5. One thing I cannot yet verify but am tracking
One item I keep seeing in my feed that does not yet have a Microsoft primary source. Including it here as a forward-looking signal, not as news.
Semantic data understanding in Dataverse, dated June 2, 2026. Multiple community posts (notably from Carsten Groth) describe a public preview of a semantic layer in Dataverse that automatically helps AI agents and Copilot interpret business data with richer context. If true, this would meaningfully change how custom agents ground in Dataverse without prompt-engineering the schema. I could not find a Microsoft blog post or Learn page confirming the feature or the date, so treat this as a watch-item until one appears. If you have early access, I would love to hear what you are seeing.

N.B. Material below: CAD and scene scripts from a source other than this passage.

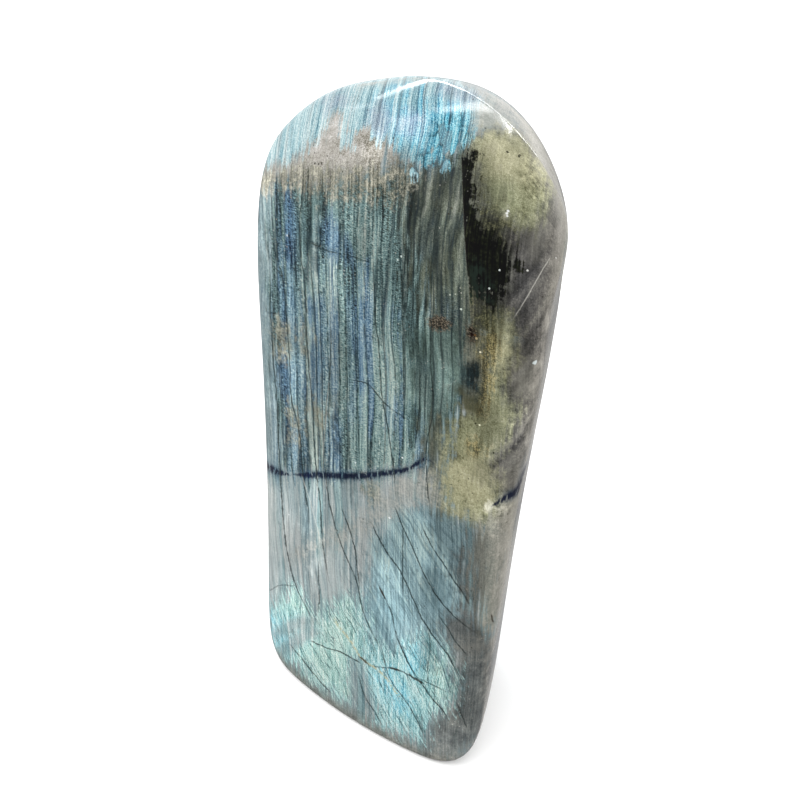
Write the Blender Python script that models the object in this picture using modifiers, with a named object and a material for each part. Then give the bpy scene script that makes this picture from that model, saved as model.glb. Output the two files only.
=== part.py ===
"""Polished labradorite freeform, standing on a flat sawn base.

One piece of stone: a broad, gently convex front face towards -Y, a narrower
back, a side face that runs back at a wedge angle on the right (+X), a domed
top that rolls back over a forehead to a crest near the back, and rounded
edges all round.  Metres, +Z up, origin at the middle of the base.
"""

import math

import bmesh
import bpy
from mathutils import Vector

# ---------------------------------------------------------------- dimensions
MM = 0.001

HEIGHT = 200.0          # base to crest

# Outline of the front face, seen square on: distance of each long edge from
# the middle plane, as a + b*h + c*h*h with h the height over HEIGHT.
LEFT_EDGE = (-46.8, 9.9, -15.1)
RIGHT_EDGE = (43.7, 6.1, 12.0)

LEAN = (9.5, -1.7)      # how far the front face leans back, b*h + c*h*h
DEPTH = (48.8, 1.4)     # front to back, a + b*h
FRONT_CROWN = 5.5       # convexity of the front face
BACK_CROWN = 4.0        # convexity of the back
LEFT_WEDGE = 18.0       # the back stops this much short of the front on the left
RIGHT_WEDGE = 27.0      # and this much on the right
SIDE_CROWN = 0.05       # swell of the two side faces, as a share of the width

COLUMN = 0.60           # inner columns of the cage, as a share of the half width
ROWS = (0.0, 0.25, 0.54, 1.0)
LEVELS = (0.0, 4.0, 15.0, 46.0, 84.0, 120.0, 148.0, 181.0, 202.0)

# Shoulders of the dome: how far its outer columns drop, and how wide it stays.
LEFT_SHOULDER_DROP = 14.0
RIGHT_SHOULDER_DROP = 28.1
SHOULDER_SHARE = {5: 0.04, 6: 0.22, 7: 0.62, 8: 1.0}
LEFT_WIDTH = {7: 0.95, 8: 0.90}
RIGHT_WIDTH = {7: 0.93, 8: 0.90}

# Forehead and crest: how far the top of the front rolls back and the top of
# the back rolls forward, and the drop of each row of the cap.
FOREHEAD_ROLL = 11.0
CREST_ROLL = 2.7
FOREHEAD_SHARE = {7: 0.14, 8: 1.0}
CREST_SHARE = {7: 0.10, 8: 1.0}
CAP_DROP = (8.0, 0.0, 0.0, 7.0)

# Foot: the sawn base is a little narrower than the body, with a small round.
FOOT_LEFT = 8.0
FOOT_RIGHT = 7.0
FOOT_FRONT = -1.0
FOOT_SHARE = {0: 1.0, 1: 0.25}
FOOT_ROUND = 4.0

# Crest: the tighter edge at the top right, from the middle of the crest round
# to the right side face, as a run of cage vertices and the sharpness between.
CREST_RUN = ((1, 2, 8), (2, 2, 8), (3, 2, 8), (4, 2, 8), (4, 2, 7), (4, 2, 6))
CREST_SHARP = (0.35, 0.7, 0.7, 0.45, 0.2)

SUBDIVISIONS = 2

NX, NY, NZ = 4, 3, len(LEVELS) - 1
COLUMNS = (-1.0, -COLUMN, 0.0, COLUMN, 1.0)


# ------------------------------------------------------------------- the cage
def edge_of(coeffs, h):
    return coeffs[0] + coeffs[1] * h + coeffs[2] * h * h


def cage_point(i, j, k):
    """Place of the cage vertex in column i, row j and level k, in millimetres."""
    s, t = COLUMNS[i], ROWS[j]
    drop = LEFT_SHOULDER_DROP if s < 0.0 else RIGHT_SHOULDER_DROP
    z = LEVELS[k] - SHOULDER_SHARE.get(k, 0.0) * drop * s * s
    h = z / HEIGHT

    left, right = edge_of(LEFT_EDGE, h), edge_of(RIGHT_EDGE, h)
    foot = FOOT_SHARE.get(k, 0.0)
    left += FOOT_LEFT * foot
    right -= FOOT_RIGHT * foot
    middle = (left + right) / 2.0
    left += LEFT_WEDGE * t
    right -= RIGHT_WEDGE * t
    left = middle + (left - middle) * LEFT_WIDTH.get(k, 1.0)
    right = middle + (right - middle) * RIGHT_WIDTH.get(k, 1.0)
    half = (right - left) / 2.0 * (1.0 + SIDE_CROWN * math.sin(math.pi * t))
    x = (left + right) / 2.0 + half * s

    plane = LEAN[0] * h + LEAN[1] * h * h
    crown = 1.0 - s * s
    front = plane + FOOT_FRONT * foot + FOREHEAD_ROLL * FOREHEAD_SHARE.get(k, 0.0)
    front -= FRONT_CROWN * crown
    back = plane + DEPTH[0] + DEPTH[1] * h - CREST_ROLL * CREST_SHARE.get(k, 0.0)
    back += BACK_CROWN * crown
    y = front + t * (back - front)
    if k == NZ:
        z -= CAP_DROP[j]
    return x, y, z


def base_ring_in(points, ring_verts, inner_verts, centre):
    """Pull the ring under the base inwards by FOOT_ROUND."""
    for n in ring_verts:
        away = points[n] - centre
        points[n] = centre + away * (1.0 - FOOT_ROUND / away.length)
    for n in inner_verts:
        points[n] = centre + (points[n] - centre) * 0.93


def stone_mesh(name):
    """Cube cut into NX x NY x NZ cells, its vertices placed by cage_point."""
    bm = bmesh.new()
    bmesh.ops.create_cube(bm, size=2.0)
    for axis, cells in enumerate((NX, NY, NZ)):
        along = [e for e in bm.edges
                 if abs((e.verts[0].co - e.verts[1].co)[axis]) > 1e-6]
        bmesh.ops.subdivide_edges(bm, edges=along, cuts=cells - 1, use_grid_fill=True)
    under = [f for f in bm.faces if all(v.co.z < -0.9999 for v in f.verts)]
    bmesh.ops.inset_region(bm, faces=under, thickness=0.05, use_even_offset=True)
    bm.verts.index_update()
    bm.verts.ensure_lookup_table()

    cells, ring, inner, under_all = {}, [], [], []
    for v in bm.verts:
        i = round((v.co.x + 1.0) / 2.0 * NX)
        j = round((v.co.y + 1.0) / 2.0 * NY)
        k = round((v.co.z + 1.0) / 2.0 * NZ)
        cells[v.index] = (i, j, k)
        if k == 0:
            under_all.append(v.index)
            reach = max(abs(v.co.x), abs(v.co.y))
            if reach < 0.9999:
                (ring if reach > 0.94 else inner).append(v.index)

    points = {n: Vector(cage_point(*ijk)) for n, ijk in cells.items()}
    centre = sum((points[n] for n in under_all), Vector()) / len(under_all)
    base_ring_in(points, ring, inner, centre)

    crease = bm.edges.layers.float.new("crease_edge")
    for e in bm.edges:
        e[crease] = crest_crease(*(cells[v.index] for v in e.verts))
    for v in bm.verts:
        v.co = points[v.index] * MM
    mesh = bpy.data.meshes.new(name)
    bm.to_mesh(mesh)
    bm.free()
    mesh.shade_smooth()
    return mesh


def crest_crease(a, b):
    """Sharpness of the cage edge a-b: only the crest at the top right has any."""
    run = CREST_RUN
    if a in run and b in run and abs(run.index(a) - run.index(b)) == 1:
        return CREST_SHARP[min(run.index(a), run.index(b))]
    return 0.0


def settle(obj):
    """Put the finished surface's height at HEIGHT and its base on the origin."""
    seen = obj.evaluated_get(bpy.context.evaluated_depsgraph_get()).data
    xs, ys, zs = zip(*(v.co for v in seen.vertices))
    shift = Vector(((min(xs) + max(xs)) / 2.0, (min(ys) + max(ys)) / 2.0, 0.0))
    stretch = HEIGHT * MM / max(zs)
    for v in obj.data.vertices:
        v.co -= shift
        v.co.z *= stretch


def stone_material():
    mat = bpy.data.materials.new("labradorite_polished")
    mat.use_nodes = True
    bsdf = mat.node_tree.nodes["Principled BSDF"]
    bsdf.inputs["Base Color"].default_value = (0.135, 0.190, 0.215, 1.0)
    bsdf.inputs["Roughness"].default_value = 0.16
    bsdf.inputs["Metallic"].default_value = 0.0
    bsdf.inputs["IOR"].default_value = 1.56
    mat.diffuse_color = (0.135, 0.190, 0.215, 1.0)
    return mat


def main():
    for obj in list(bpy.data.objects):
        bpy.data.objects.remove(obj)
    parts = bpy.data.collections.new("polished_labradorite")
    bpy.context.scene.collection.children.link(parts)

    stone = bpy.data.objects.new("stone", stone_mesh("stone"))
    parts.objects.link(stone)
    stone.data.materials.append(stone_material())
    soft = stone.modifiers.new("soft_form", "SUBSURF")
    soft.levels = SUBDIVISIONS
    soft.render_levels = SUBDIVISIONS
    settle(stone)


main()
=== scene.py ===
"""Looks of the polished labradorite freeform: its fine surface, its stone, light, floor and camera."""

import math

import bmesh
import bpy
import numpy as np
from mathutils import Matrix, Vector

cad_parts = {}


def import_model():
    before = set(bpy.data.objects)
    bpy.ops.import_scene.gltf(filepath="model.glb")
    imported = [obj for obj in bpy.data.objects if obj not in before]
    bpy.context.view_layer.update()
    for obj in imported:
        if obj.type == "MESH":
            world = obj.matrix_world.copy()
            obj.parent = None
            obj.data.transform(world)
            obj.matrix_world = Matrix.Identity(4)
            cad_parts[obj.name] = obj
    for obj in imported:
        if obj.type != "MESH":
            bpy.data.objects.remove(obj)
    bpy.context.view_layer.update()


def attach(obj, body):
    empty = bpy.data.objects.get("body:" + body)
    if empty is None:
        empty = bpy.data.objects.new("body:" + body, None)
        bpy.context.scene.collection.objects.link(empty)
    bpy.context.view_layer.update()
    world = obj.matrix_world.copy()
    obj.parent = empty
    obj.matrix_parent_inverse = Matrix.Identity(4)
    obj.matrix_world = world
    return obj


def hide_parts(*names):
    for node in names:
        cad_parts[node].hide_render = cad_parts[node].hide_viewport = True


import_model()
SCENE = bpy.context.scene
MM = 0.001

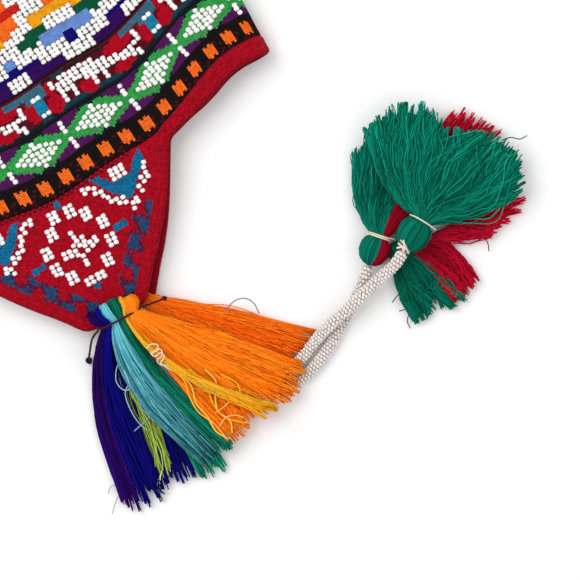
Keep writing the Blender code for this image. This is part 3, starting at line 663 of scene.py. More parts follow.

I will follow up in a future newsletter if and when a Microsoft primary source appears.
What every Power Platform developer and admin should action this week
- Admins: plan your move from classic DLP to ACP. Pick one environment group, build the equivalent ACP policy as an allowlist, and run it in parallel for a week before flipping ACP-only mode. Use the deprecated and internal action filter as a free audit of your tenant’s connector hygiene.
- Admins: inventory MCP servers behind your agents. ACP can now block them at the same level as any connector. List every MCP server your tenant calls, decide which ones belong in your governance posture, and set the policy. Do not let new MCP servers ship into production without an explicit allow.
- Developers and admins: move computer-using agent credentials off scripts and into Azure Key Vault. If you have CUAs running with hard-coded passwords or shared connection references, the Key Vault path is now native. Migrate one critical automation, validate the audit trail in session replay, and use that as the template for the rest.
- Developers: try the redesigned Copilot Studio agent editor preview in a sandbox. If your tenant has it, build one non-production agent end-to-end on the new surface. Do not rebuild production agents on a preview surface, but form an opinion before the formal release.